Analyzing the captured packets showed that the card repurposes standard SD block write commands to specific memory addresses as a proprietary control channel. Writing to block 8 instructs the card to set a password, while writing to block 6 attempts an unlock. To determine how the software encodes the password payload, the speaker decompiled the Windows utility's C++ library in Ghidra. They discovered a total absence of cryptographic encryption. The tool simply generates a 512-byte buffer using a Mersenne Twister pseudo-random number generator seeded with the host's local time. It then applies a basic steganographic technique, fusing the bits of the user's password into specific offsets within this randomized buffer before transmitting it over the SD bus.
Using a Hydrabus hardware hacking tool and a custom Python script, the speaker bypassed the Windows utility entirely, sending direct block commands to the card. By testing various block addresses, they uncovered two fatal logic flaws. Writing the hexadecimal value FFFFFFFFFFF to block 9 shifts the starting boundary of the password-protected storage sector beyond the physical limits of the flash media.

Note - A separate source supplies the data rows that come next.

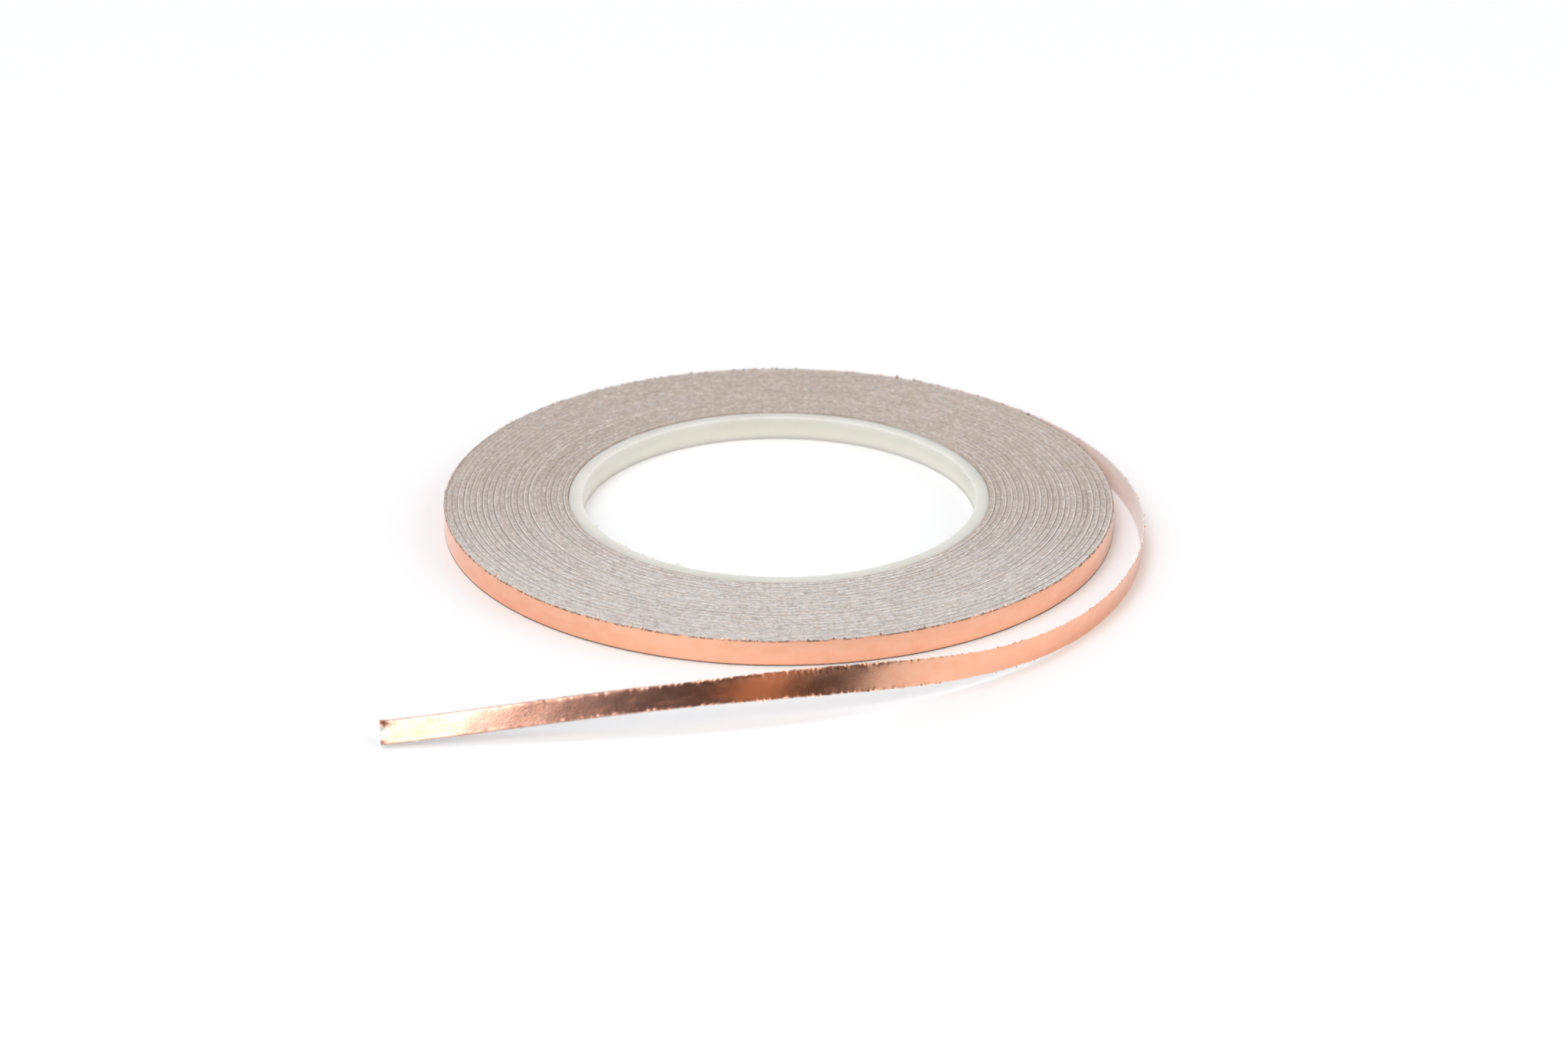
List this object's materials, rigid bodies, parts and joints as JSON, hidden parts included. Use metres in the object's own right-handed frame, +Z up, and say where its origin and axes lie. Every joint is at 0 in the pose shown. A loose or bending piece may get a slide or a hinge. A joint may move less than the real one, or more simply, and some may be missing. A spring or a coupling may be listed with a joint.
{
  "type": "copper foil tape roll",
  "caption": "Flat roll of narrow copper foil tape on a plain plastic core ring, with a release liner and a loose curled free end.",
  "frame": {"origin": "on the roll's axis, in the plane of the lower face of the core ring, which the roll rests on", "axes": "+Z up along the roll's axis; +X to the right and -Y towards the front, where the loose end of the tape lies"},
  "size_m": [0.1362, 0.1603, 0.0082],
  "materials": {
    "core_plastic": "natural, slightly translucent moulded or cut plastic",
    "copper_foil": "bright rolled copper, satin with fine rolling lines",
    "clear_adhesive": "clear tacky acrylic film",
    "release_liner": "smooth white release paper"
  },
  "bodies": {
    "roll": {"core_ring": "core_plastic", "start_tab": "clear_adhesive", "wound_liner": "release_liner", "wound_adhesive": "clear_adhesive", "wound_foil": "copper_foil", "outer_turn_liner": "release_liner", "outer_turn_adhesive": "clear_adhesive", "outer_turn_foil": "copper_foil"},
    "tail_1": {"tail_liner_1": "release_liner", "tail_adhesive_1": "clear_adhesive", "tail_foil_1": "copper_foil"},
    "tail_2": {"tail_liner_2": "release_liner", "tail_adhesive_2": "clear_adhesive", "tail_foil_2": "copper_foil"},
    "tail_3": {"tail_liner_3": "release_liner", "tail_adhesive_3": "clear_adhesive", "tail_foil_3": "copper_foil"},
    "tail_4": {"tail_liner_4": "release_liner", "tail_adhesive_4": "clear_adhesive", "tail_foil_4": "copper_foil"},
    "tail_5": {"tail_liner_5": "release_liner", "tail_adhesive_5": "clear_adhesive", "tail_foil_5": "copper_foil"},
    "tail_6": {"tail_liner_6": "release_liner", "tail_adhesive_6": "clear_adhesive", "tail_foil_6": "copper_foil"},
    "tail_7": {"tail_liner_7": "release_liner", "tail_adhesive_7": "clear_adhesive", "tail_foil_7": "copper_foil"},
    "tail_8": {"tail_liner_8": "release_liner", "tail_adhesive_8": "clear_adhesive", "tail_foil_8": "copper_foil"},
    "tail_9": {"tail_liner_9": "release_liner", "tail_adhesive_9": "clear_adhesive", "tail_foil_9": "copper_foil"},
    "foil_flap": {"flap_adhesive": "clear_adhesive", "flap_foil": "copper_foil"}
  },
  "joints": [
    {"name": "tail_peel", "type": "hinge", "parent": "roll", "child": "tail_1", "pos_m": [0.03556, 0.05414, 0.00012], "axis": [0, 0, 1], "range_deg": [0, 90]},
    {"name": "tail_uncurl", "type": "hinge", "parent": "tail_1", "child": "tail_2", "pos_m": [0.05396, 0.03695, 0.00012], "axis": [0, 0, 1], "range_deg": [0, 19.48]},
    {"name": "tail_flex_2", "type": "hinge", "parent": "tail_2", "child": "tail_3", "pos_m": [0.06558, 0.01461, 0.00012], "axis": [0, 0, 1], "range_deg": [0, 19.48]},
    {"name": "tail_flex_3", "type": "hinge", "parent": "tail_3", "child": "tail_4", "pos_m": [0.06908, -0.01032, 0.00012], "axis": [0, 0, 1], "range_deg": [0, 19.48]},
    {"name": "tail_flex_4", "type": "hinge", "parent": "tail_4", "child": "tail_5", "pos_m": [0.06406, -0.03499, 0.00012], "axis": [0, 0, 1], "range_deg": [0, 19.48]},
    {"name": "tail_flex_5", "type": "hinge", "parent": "tail_5", "child": "tail_6", "pos_m": [0.0511, -0.05658, 0.00022], "axis": [0, 0, 1], "range_deg": [0, 19.31]},
    {"name": "tail_flex_6", "type": "hinge", "parent": "tail_6", "child": "tail_7", "pos_m": [0.03178, -0.07275, 0.00188], "axis": [0, 0, 1], "range_deg": [0, 15.67]},
    {"name": "tail_flex_7", "type": "hinge", "parent": "tail_7", "child": "tail_8", "pos_m": [0.00876, -0.08312, 0.00404], "axis": [0, 0, 1], "range_deg": [0, 10.7]},
    {"name": "tail_twist", "type": "hinge", "parent": "tail_8", "child": "tail_9", "pos_m": [-0.01619, -0.08714, 0.00589], "axis": [-0.9848, -0.171, -0.0297], "range_deg": [-54, 30]},
    {"name": "foil_peel", "type": "hinge", "parent": "tail_9", "child": "foil_flap", "pos_m": [-0.04088, -0.09249, 0.00283], "axis": [-0.1465, 0.8097, 0.5683], "range_deg": [0, 120]}
  ],
  "couplings": [
    {"joint": "tail_flex_2", "follows": "tail_uncurl", "ratio": 1},
    {"joint": "tail_flex_3", "follows": "tail_uncurl", "ratio": 1},
    {"joint": "tail_flex_4", "follows": "tail_uncurl", "ratio": 1},
    {"joint": "tail_flex_5", "follows": "tail_uncurl", "ratio": 0.99127},
    {"joint": "tail_flex_6", "follows": "tail_uncurl", "ratio": 0.80441},
    {"joint": "tail_flex_7", "follows": "tail_uncurl", "ratio": 0.54928}
  ]
}
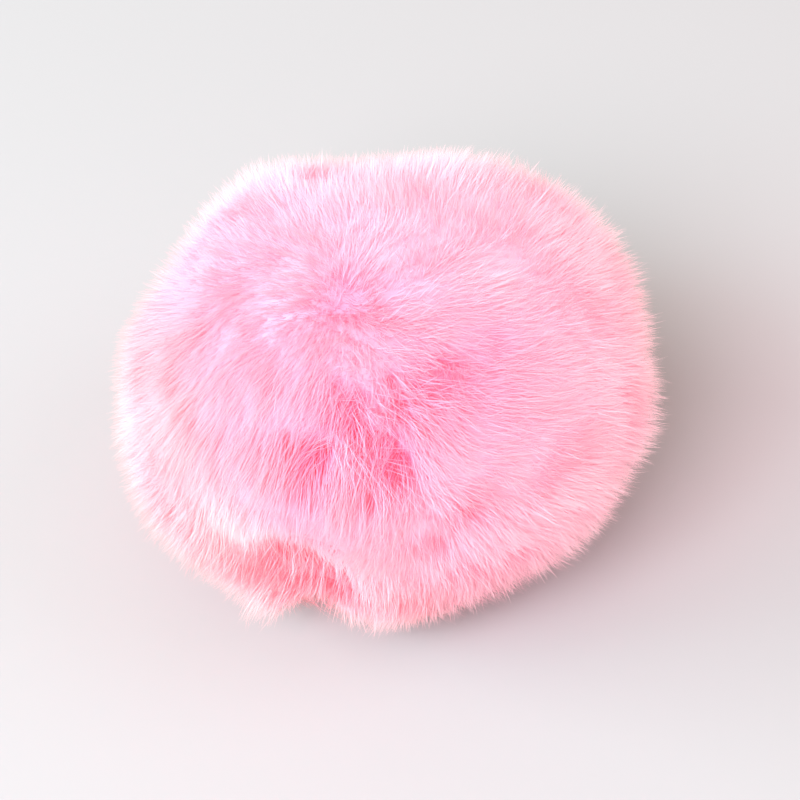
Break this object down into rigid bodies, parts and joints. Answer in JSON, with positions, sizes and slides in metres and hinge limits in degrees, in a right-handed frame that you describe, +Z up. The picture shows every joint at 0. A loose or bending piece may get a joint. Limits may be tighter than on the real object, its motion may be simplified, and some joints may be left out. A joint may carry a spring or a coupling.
{
  "type": "fur pom pom",
  "caption": "Soft ball of long artificial fur in pale pink, resting on a small flat spot, for trimming bags, hats, shoes and key rings.",
  "frame": {"origin": "on the surface that the ball rests on, under the middle of its footprint", "axes": "+Z up out of the surface, +X to the right of the front view along the ball's widest way, +Y to the back"},
  "size_m": [0.094, 0.0868, 0.0694],
  "materials": {
    "pink_fur": "soft long pile, paler at its tips"
  },
  "bodies": {
    "root": {"fur_ball": "pink_fur"}
  },
  "joints": []
}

This vendor command executes without any prior authentication, instantly making the entire drive readable and writeable. Furthermore, reading a specific undocumented block while the card is in command mode directly returns the user's password in plain text.
The speaker acquired the newer, 160-Swiss-franc Xmask Pro model to determine if the vendor had addressed these hardware security failures. While the plain-text password leak no longer worked at the previous block address, the sector boundary bypass remained completely functional, allowing full unauthorized access to the premium card. Despite spending over two months attempting coordinated disclosure via website contact forms, direct emails, and a customer service chatbot, the speaker received zero response from Flexon.